На этой мажорной ноте в действительности и заканчивается «Диалог о прозе». Как и говорил Владимов, роман выходит в издательстве «Современник» в заявленном 1976 году неплохим тиражом в пятьдесят тысяч экземпляров. Чуткость проявлена. Но полноценного возвращения автора в дружную семью советских писателей не случилось. Почему? Тут невозможен один чёткий ответ. Безусловно, выход романа в «Новом мире» привлёк внимание публики и критики. Сам Владимов считал, что роман вызвал шквал негативных отзывов, так как не укладывался в «прокрустово ложе» соцреализма. В предисловии к зарубежному изданию 1982 года он пишет:
«Обширная наша пресса, от столицы до окраин, немедля запестрела традиционными заголовками: “В кривом зеркал”, “Ложным курсом”, “Сквозь темные очки”, “Мели и рифы мысли”, “Разве они такие, мурманские рыбаки?”, “Такая книга не нужна!”, “Кого спасаете, Владимов?” и т. п.».
Но тут есть момент. Ругала роман отраслевая пресса, которая вступилась за честь мундира.
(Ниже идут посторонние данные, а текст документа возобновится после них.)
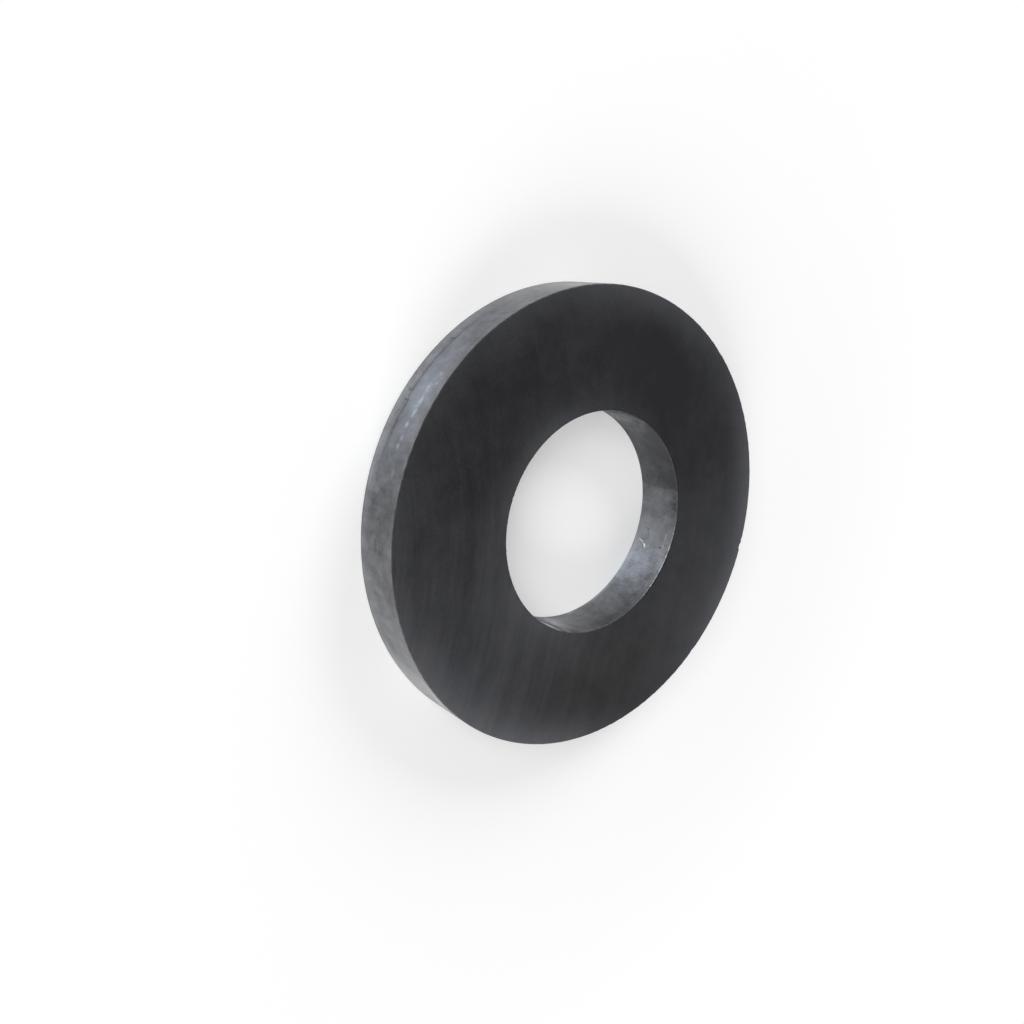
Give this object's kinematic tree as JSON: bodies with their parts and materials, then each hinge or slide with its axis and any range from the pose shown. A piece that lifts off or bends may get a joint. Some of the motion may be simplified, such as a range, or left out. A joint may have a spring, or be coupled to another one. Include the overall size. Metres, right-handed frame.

Например, многотиражка «Водный транспорт» устами В. Цыганкова — старшего механика Клайпедской базы рефрижераторного флота — сетовала:
«Мы, конечно, в море говорим не стихами, но и не настолько грязно и цинично, как герой “Трех минут молчания”…»
А вот критик в журнале «Москва» утверждает иное:
«Владимов — художник, он в своей стихии, когда пишет живую жизнь…».
И понятно, что при формальном, арифметическом равенстве: одна рецензия ругательная, другая сдержанно одобрительная — вес их совсем разный.
В письме в правление СП Владимов особо выделяет свою претензию по поводу затягивания книжного издания романа. Писатель не желает «возвращаться»:
«Туда, где по семи лет дожидаешься издания книги, после того как ее напечатал первый журнал в стране (дети, родившиеся в тот год, как раз пошли в школу, выучились читать)».
Но это внешняя причина. Напомню, что публику и критику привлекла фактура романа — описание тяжёлого, на пределе возможного, труда моряков рыболовного флота. Книжное издание же не стало событием. И дело тут не в цензурных придирках, о которых Владимов говорит в упомянутом письме, отвергая призыв «присоединиться»:
«Где любой полуграмотный редактор и после одобрения вправе потребовать любых купюр, пускай бы они составляли половину текста (не анекдот — письма ко мне М. Колосова)?».
Тут проблема, как ни странно, чисто литературная. Вышедший книжный вариант «Трёх минут молчания» не заметили, так как в те годы появилась другая книга, рассказывающая о мире и героях, очень похожих на роман Владимова. Я говорю о «Территории» Олега Куваева. Слава романа, рассказывающего о геологах — первооткрывателях колымского золота, закрыла для читателя книгу Владимова. Ну и чтобы совсем было понятно. Роман Куваева вышел в 1975 году в издательстве «Современник», но тиражом в сто тысяч экземпляров. Обидно? Несомненно. Чувства того, кто считает себя обойдённым на повороте, знакомы многим. Владимов разрывает конвенцию.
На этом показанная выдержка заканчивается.